チョイ 私が会長を務める新華集団はベトナムで水産業やコーヒー栽培、ベトナム最大の投資ファンドを運営していることがきっかけ。在ベトナム企業の視点で同国の経済発展に貢献している。九州、大湾区、ベトナムとの国際的な地域経済連携が進むことを期待したい。
―交流する上で大きなテーマとなるのは。
チョイ まずは農水産物の輸出に関する問題。ご承知のように、香港にとって九州は重要なマーケット。しかし、福島における処理水問題で中国政府は日本からの水産物を全面的に禁止することを発表するなど外交政治問題に直面している。
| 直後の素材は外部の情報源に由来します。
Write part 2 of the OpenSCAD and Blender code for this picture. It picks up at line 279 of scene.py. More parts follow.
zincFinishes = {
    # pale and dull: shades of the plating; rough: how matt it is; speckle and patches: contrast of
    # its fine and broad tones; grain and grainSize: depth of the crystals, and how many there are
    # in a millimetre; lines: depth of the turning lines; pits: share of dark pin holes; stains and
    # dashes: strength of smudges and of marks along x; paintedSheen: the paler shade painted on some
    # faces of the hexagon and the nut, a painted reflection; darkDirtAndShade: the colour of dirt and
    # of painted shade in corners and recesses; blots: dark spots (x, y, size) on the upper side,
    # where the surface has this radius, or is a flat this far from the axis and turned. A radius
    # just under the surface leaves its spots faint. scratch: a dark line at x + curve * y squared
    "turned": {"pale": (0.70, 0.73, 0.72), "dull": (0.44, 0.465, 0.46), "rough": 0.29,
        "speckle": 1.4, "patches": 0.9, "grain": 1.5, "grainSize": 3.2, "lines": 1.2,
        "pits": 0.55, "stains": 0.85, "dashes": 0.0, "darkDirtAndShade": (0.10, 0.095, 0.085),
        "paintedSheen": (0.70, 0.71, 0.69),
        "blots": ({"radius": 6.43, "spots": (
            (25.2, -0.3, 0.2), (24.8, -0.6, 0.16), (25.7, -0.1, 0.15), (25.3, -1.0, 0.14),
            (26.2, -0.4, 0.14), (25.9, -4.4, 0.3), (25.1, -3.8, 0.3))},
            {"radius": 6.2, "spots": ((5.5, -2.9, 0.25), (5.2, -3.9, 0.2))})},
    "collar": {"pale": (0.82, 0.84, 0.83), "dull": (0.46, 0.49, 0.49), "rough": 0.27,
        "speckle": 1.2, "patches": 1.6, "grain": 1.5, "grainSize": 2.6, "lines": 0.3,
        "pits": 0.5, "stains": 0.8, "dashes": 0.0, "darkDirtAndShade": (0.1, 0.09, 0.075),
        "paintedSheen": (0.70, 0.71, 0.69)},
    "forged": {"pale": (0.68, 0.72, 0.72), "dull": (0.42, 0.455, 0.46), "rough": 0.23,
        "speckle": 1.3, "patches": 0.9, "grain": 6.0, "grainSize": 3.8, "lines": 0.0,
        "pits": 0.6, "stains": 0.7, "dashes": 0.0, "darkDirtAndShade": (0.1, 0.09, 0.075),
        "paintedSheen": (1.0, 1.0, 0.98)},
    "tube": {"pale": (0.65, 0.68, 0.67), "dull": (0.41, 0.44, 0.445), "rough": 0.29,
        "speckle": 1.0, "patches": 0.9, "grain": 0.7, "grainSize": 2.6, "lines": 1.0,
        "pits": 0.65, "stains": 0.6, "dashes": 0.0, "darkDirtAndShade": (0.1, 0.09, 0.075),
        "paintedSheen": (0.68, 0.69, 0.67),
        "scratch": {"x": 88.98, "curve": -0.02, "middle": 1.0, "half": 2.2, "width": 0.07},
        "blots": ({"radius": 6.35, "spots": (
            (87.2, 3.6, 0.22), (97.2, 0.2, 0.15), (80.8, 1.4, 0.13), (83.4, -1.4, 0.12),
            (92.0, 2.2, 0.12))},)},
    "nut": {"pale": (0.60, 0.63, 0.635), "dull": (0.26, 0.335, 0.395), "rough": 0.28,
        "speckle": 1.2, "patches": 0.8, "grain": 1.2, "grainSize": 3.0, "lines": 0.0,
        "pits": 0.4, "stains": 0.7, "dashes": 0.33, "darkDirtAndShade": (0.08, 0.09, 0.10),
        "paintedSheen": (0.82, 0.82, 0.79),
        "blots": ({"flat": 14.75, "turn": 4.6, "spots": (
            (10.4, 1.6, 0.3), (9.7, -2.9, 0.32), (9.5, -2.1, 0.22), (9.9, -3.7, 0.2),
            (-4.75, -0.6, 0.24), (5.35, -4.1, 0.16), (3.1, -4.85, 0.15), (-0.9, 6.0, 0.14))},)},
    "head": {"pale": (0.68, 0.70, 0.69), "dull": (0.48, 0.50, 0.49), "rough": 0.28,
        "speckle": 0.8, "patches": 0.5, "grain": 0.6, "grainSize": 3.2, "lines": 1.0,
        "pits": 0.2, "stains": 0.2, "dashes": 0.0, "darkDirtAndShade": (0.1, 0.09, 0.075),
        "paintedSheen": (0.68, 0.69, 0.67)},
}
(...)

ただ、香港政府は現在、日本の10都県以外からの農林水産物を輸入しているが、北海道や九州の農水産物については安全性を確認した上で引き続き輸入を受け入れる方針を打ち出している。従って、九州産についてはこれからも輸入を受け入れていきたいこと、積極的なプロモーション活動にも協力していくことを申し上げていきたい。同時に食の安全・安心については日本政府の責任としてしっかりした対応を講じていただきたいことを伝えていきたい。
―コロナの行動制限が緩和され、双方の往来がスムーズになっている。対面での交流が活発になることの期待感は。
チョイ 大いに期待している。コロナの期間中でもオンラインによる交流はできていたが、単に情報や意見の交換しかできない。一方、対面交流はより事務的な話もでき、相手との距離を縮めることができる。私たちがビジネスを進める上で最も重要視している“関係(グアンシー)”、良好な人間関係を構築することにつながる。今回、20人くらいのメンバーが訪問団として福岡を訪れたが、食やテクノロジーなど各分野で具体的で深い話ができることを期待したい。